FUTURE CASUALTIES..?
Recently in the pages of Peter Tomasi’s Detective Comics, both Leslie Thompkins and later Henri Ducard fell victim to a plot against Batman, dying as a part of a revenge scheme in the countdown to Detective Comics #1000. In ‘Tec #995 and #996, the outcome of Bruce’s mother figure dying produced the same results as the majority of loss in his life has; anger, violence, and determination. This is right for the character. It’s how his psychology has been shown to process and deal with the pain of loss, time after time. In ‘Tec #999, it was revealed to be part of a yearly test scenario Bruce puts himself under to better himself. Leslie and the others are, in fact, still alive and well. But at the time before the story’s conclusion, with all of these examples of death, I found myself wondering…what’s the point?
Arguably a worst case scenario outside of the mishandled storytelling in BVS would be that these characters are brought back to life. That’s happened to both Jason Todd and Damian Wayne, while Stephanie Brown and Tim Drake were revealed to be alive all along. But resurrection collides with the notion that Batman cannot control the fates, despite his best intentions. We saw that play out in Justice League, where he resolved to bring Superman back to life, in a scene where nobody questioned the possibility or sanity of the idea in the context of that movie. But resurrection has long proven to be a very real thing in DC Comics. Batman explored the possibilities when learning that Jason Todd was both alive and acting as the Red Hood, touring various DC characters who’ve experienced death and returned to the living plane. But for the sake of argument, imagine if Leslie and Ducard stayed dead. Not too much would be lost, as neither characters have had much impact on Batman’s life at the moment. Still, one would hope that their deaths would affect some change in him. Otherwise, why do it?

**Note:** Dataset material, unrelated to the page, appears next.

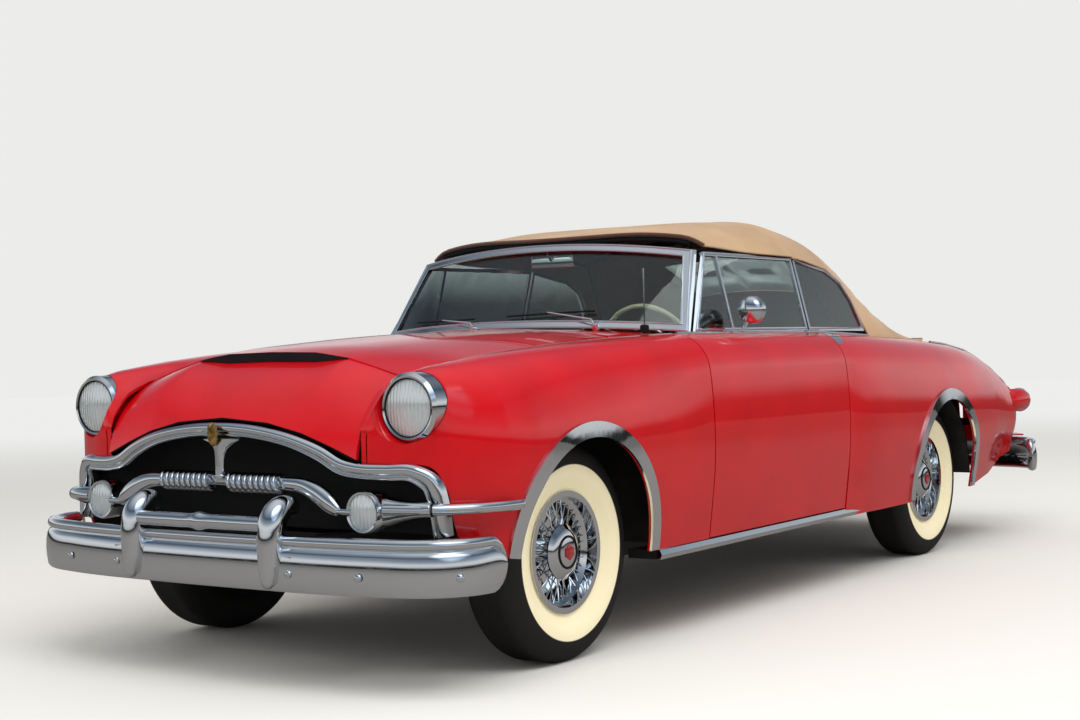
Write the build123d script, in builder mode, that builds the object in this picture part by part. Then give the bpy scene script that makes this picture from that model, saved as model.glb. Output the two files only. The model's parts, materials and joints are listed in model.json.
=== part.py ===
"""A 1950s two-door convertible car with its fabric top raised, as separate panels and running gear.

Millimetres, +Z up, front of the car towards -Y, its left side towards +X.
The origin is on the ground, midway along the car's length and width.
Places along the car are written as distances d behind the front axle, and at(d) turns them into Y.
"""

import math
import os

from build123d import *

# Overall sizes
wheelbase = 3099.0
front_overhang = 880.0
rear_overhang = 1471.0
overall_length = front_overhang + wheelbase + rear_overhang
front_axle_y = front_overhang - overall_length / 2

# Panel thicknesses and gaps
skin = 12.0
door_thickness = 110.0
seam_gap = 7.0
rest_gap = 0.5
cloth = 8.0

# Panel seams along and across the car
hood_rear = 700.0
hood_seam_x = 560.0
door_front = 812.0
door_rear = 1994.0
lid_front = 3262.0
cabin_edge_x = 748.0
belt_z = 1084.0
sill_z = 326.0
floor_z = 322.0
floor_skin = 14.0

# Wheels, tyres and arches
tyre_radius = 364.0
tyre_half_width = 103.0
rim_radius = 203.0
wheel_half_width = 80.0
wheel_x = 752.0
spindle_radius = 17.0
running_gap = 0.05
arch_radius = 390.0
arch_trim_radius = 436.0
wheelhouse_radius = 402.0

# Steering
kingpin_x = 690.0
kingpin_radius = 12.0
steering_wheel_radius = 215.0


def at(d):
    """Y of a place d behind the front axle."""
    return front_axle_y + d


def unit(angle):
    """Direction at an angle in degrees, anticlockwise from the first axis of the plane."""
    return Vector(math.cos(math.radians(angle)), math.sin(math.radians(angle)))


def tangent_arc(start, end, direction):
    """An arc from start to end that leaves along direction, or a line where that is straight."""
    span = end - start
    if abs(direction.cross(span).Z) < 1e-4 * span.length:
        return Line(start, end)
    return TangentArc(start, end, tangent=direction)


def flowing_line(keys):
    """A smooth outline through (u, v, angle) keys, with two tangent arcs between each pair."""
    for (u0, v0, angle0), (u1, v1, angle1) in zip(keys, keys[1:]):
        start, end = Vector(u0, v0), Vector(u1, v1)
        leave, arrive = unit(angle0), unit(angle1)
        span, both = end - start, leave + arrive
        spread = 2 * (1 - leave.dot(arrive))
        if spread < 1e-9:
            reach = span.dot(span) / (4 * span.dot(arrive))
        else:
            along = span.dot(both)
            reach = (-along + math.sqrt(along**2 + spread * span.dot(span))) / spread
        middle = (start + end + (leave - arrive) * reach) * 0.5
        turn = (end - arrive * reach) - (start + leave * reach)
        tangent_arc(start, middle, leave)
        tangent_arc(middle, end, turn.normalized())


def inset(keys, depth):
    """The same keys moved by depth to the right of the direction of travel."""
    return [
        (u + depth * math.sin(math.radians(a)), v - depth * math.cos(math.radians(a)), a)
        for u, v, a in keys
    ]


def band(keys, depth):
    """Closed outline of a wall: one line, the same line moved by depth, and both ends."""
    inner = inset(keys, depth)
    flowing_line(keys)
    flowing_line(inner)
    Line(keys[0][:2], inner[0][:2])
    Line(keys[-1][:2], inner[-1][:2])


def block(x, d, z, mode=Mode.ADD):
    """A box from three (low, high) pairs, with its second pair behind the front axle."""
    centre = ((x[0] + x[1]) / 2, at((d[0] + d[1]) / 2), (z[0] + z[1]) / 2)
    with Locations(centre):
        Box(x[1] - x[0], d[1] - d[0], z[1] - z[0], mode=mode)


def rod(start, end, radius, mode=Mode.ADD):
    """A round bar between two (x, d, z) points."""
    low = Vector(start[0], at(start[1]), start[2])
    way = Vector(end[0], at(end[1]), end[2]) - low
    with Locations(Plane(origin=low, z_dir=way)):
        Cylinder(radius, way.length, align=(Align.CENTER, Align.CENTER, Align.MIN), mode=mode)


def cross_plate(points, x, mode=Mode.ADD):
    """A side-view polygon of (d, z) points carried across the car between two x values."""
    with BuildSketch(Plane.YZ.offset(x[0])) as side_view:
        with BuildLine():
            Polyline(*[(at(d), z) for d, z in points], close=True)
        make_face()
    extrude(side_view.sketch, amount=x[1] - x[0], mode=mode)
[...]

Death and Batman are constant companions. They battle against each other, and while only death can be the final victor, there isn’t be a more relentless interloper in its plans than the Dark Knight. But when death does best him and take people away from him, is the purpose of that next loss the refusal to surrender to its inevitability? Judging by the character’s history, that would seem to be the case. In which, then, it’s difficult to be continually interested in the same story, especially when such a well-trodden, repetitive conceit is being highlighted as the grand crescendo to Detective Comics #1000. The only hope left for the future is that there really are more avenues to explore when it comes to Batman and death. Let’s hope it won’t take another one-thousand issues to see them. We’d all likely be dead before we got the chance.